- Set problem
Write out the whole listing again, exactly.

**** Material ****

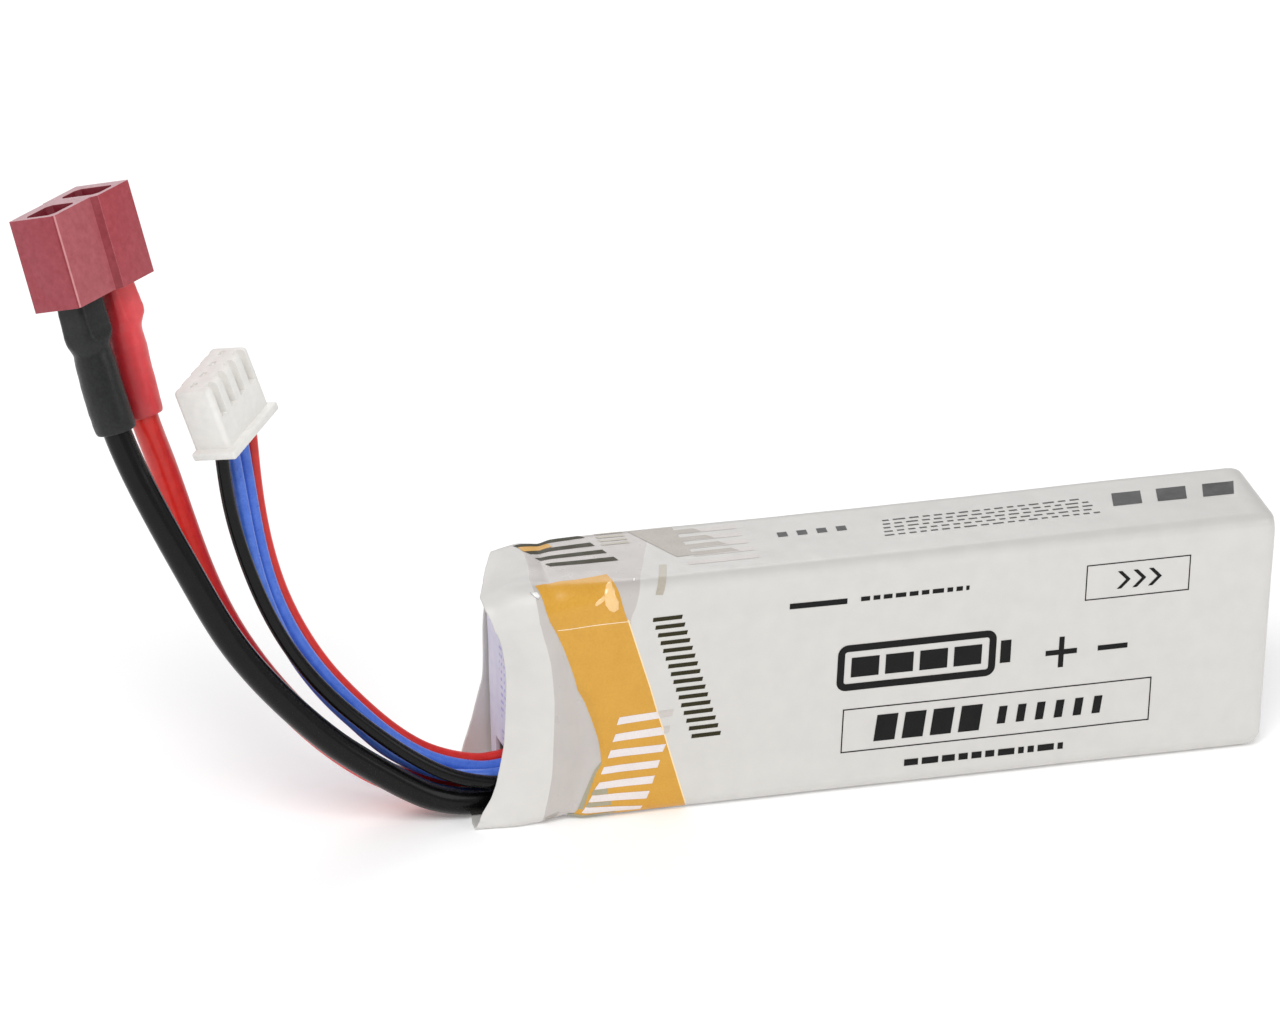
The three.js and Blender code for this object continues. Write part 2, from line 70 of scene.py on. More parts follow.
class Mat:
    """A Principled material whose colour, roughness and bump come from procedural nodes in object space."""

    def __init__(self, name, **fixed):
        self.mat = bpy.data.materials.new(name)
        self.mat.use_nodes = True
        self.nt = self.mat.node_tree
        self.nt.nodes.clear()
        self.out = self.nt.nodes.new("ShaderNodeOutputMaterial")
        self.bsdf = self.nt.nodes.new("ShaderNodeBsdfPrincipled")
        self.nt.links.new(self.bsdf.outputs[0], self.out.inputs[0])
        self.tc = self.nt.nodes.new("ShaderNodeTexCoord")
        for k, v in fixed.items():
            self.bsdf.inputs[k.replace("_", " ")].default_value = v
        self.height = None

    def link(self, a, b):
        self.nt.links.new(a, b)

    def noise(self, scale, detail=3.0, rough=0.55, stretch=None, seed=0.0):
        """Noise of the given number of features per millimetre."""
        mp = self.nt.nodes.new("ShaderNodeMapping")
        s = 1000.0
        mp.inputs["Scale"].default_value = (s, s, s) if stretch is None else tuple(s * q for q in stretch)
        mp.inputs["Location"].default_value = (seed, seed * 1.7, -seed)
        self.link(self.tc.outputs["Object"], mp.inputs["Vector"])
        n = self.nt.nodes.new("ShaderNodeTexNoise")
        n.inputs["Scale"].default_value = scale
        n.inputs["Detail"].default_value = detail
        n.inputs["Roughness"].default_value = rough
        self.link(mp.outputs[0], n.inputs["Vector"])
        return n.outputs[0]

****

- Output for this exercise
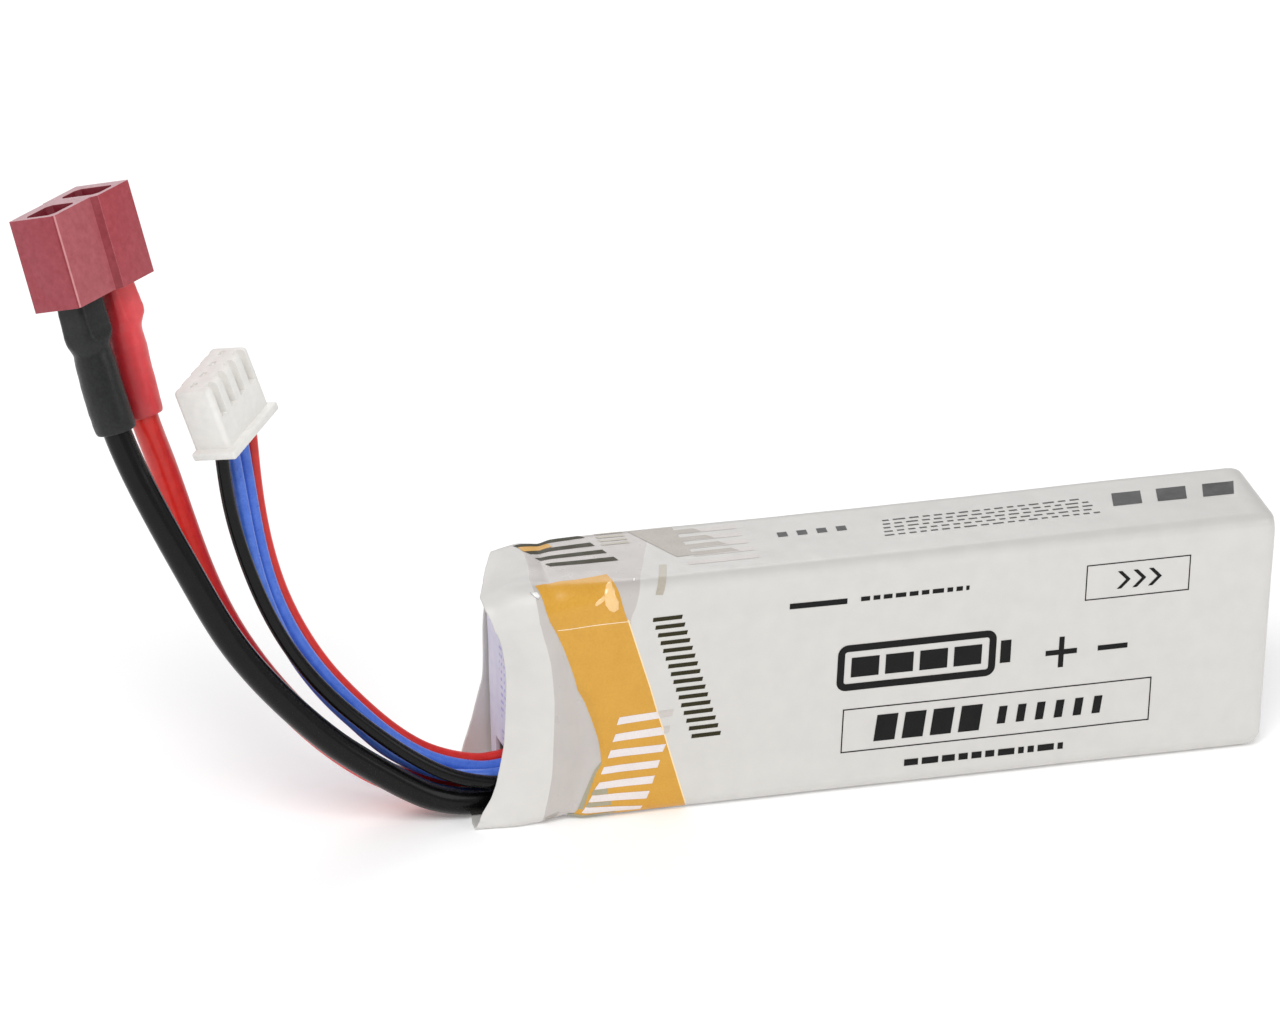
The three.js and Blender code for this object continues. Write part 2, from line 70 of scene.py on. More parts follow.
class Mat:
    """A Principled material whose colour, roughness and bump come from procedural nodes in object space."""

    def __init__(self, name, **fixed):
        self.mat = bpy.data.materials.new(name)
        self.mat.use_nodes = True
        self.nt = self.mat.node_tree
        self.nt.nodes.clear()
        self.out = self.nt.nodes.new("ShaderNodeOutputMaterial")
        self.bsdf = self.nt.nodes.new("ShaderNodeBsdfPrincipled")
        self.nt.links.new(self.bsdf.outputs[0], self.out.inputs[0])
        self.tc = self.nt.nodes.new("ShaderNodeTexCoord")
        for k, v in fixed.items():
            self.bsdf.inputs[k.replace("_", " ")].default_value = v
        self.height = None

    def link(self, a, b):
        self.nt.links.new(a, b)

    def noise(self, scale, detail=3.0, rough=0.55, stretch=None, seed=0.0):
        """Noise of the given number of features per millimetre."""
        mp = self.nt.nodes.new("ShaderNodeMapping")
        s = 1000.0
        mp.inputs["Scale"].default_value = (s, s, s) if stretch is None else tuple(s * q for q in stretch)
        mp.inputs["Location"].default_value = (seed, seed * 1.7, -seed)
        self.link(self.tc.outputs["Object"], mp.inputs["Vector"])
        n = self.nt.nodes.new("ShaderNodeTexNoise")
        n.inputs["Scale"].default_value = scale
        n.inputs["Detail"].default_value = detail
        n.inputs["Roughness"].default_value = rough
        self.link(mp.outputs[0], n.inputs["Vector"])
        return n.outputs[0]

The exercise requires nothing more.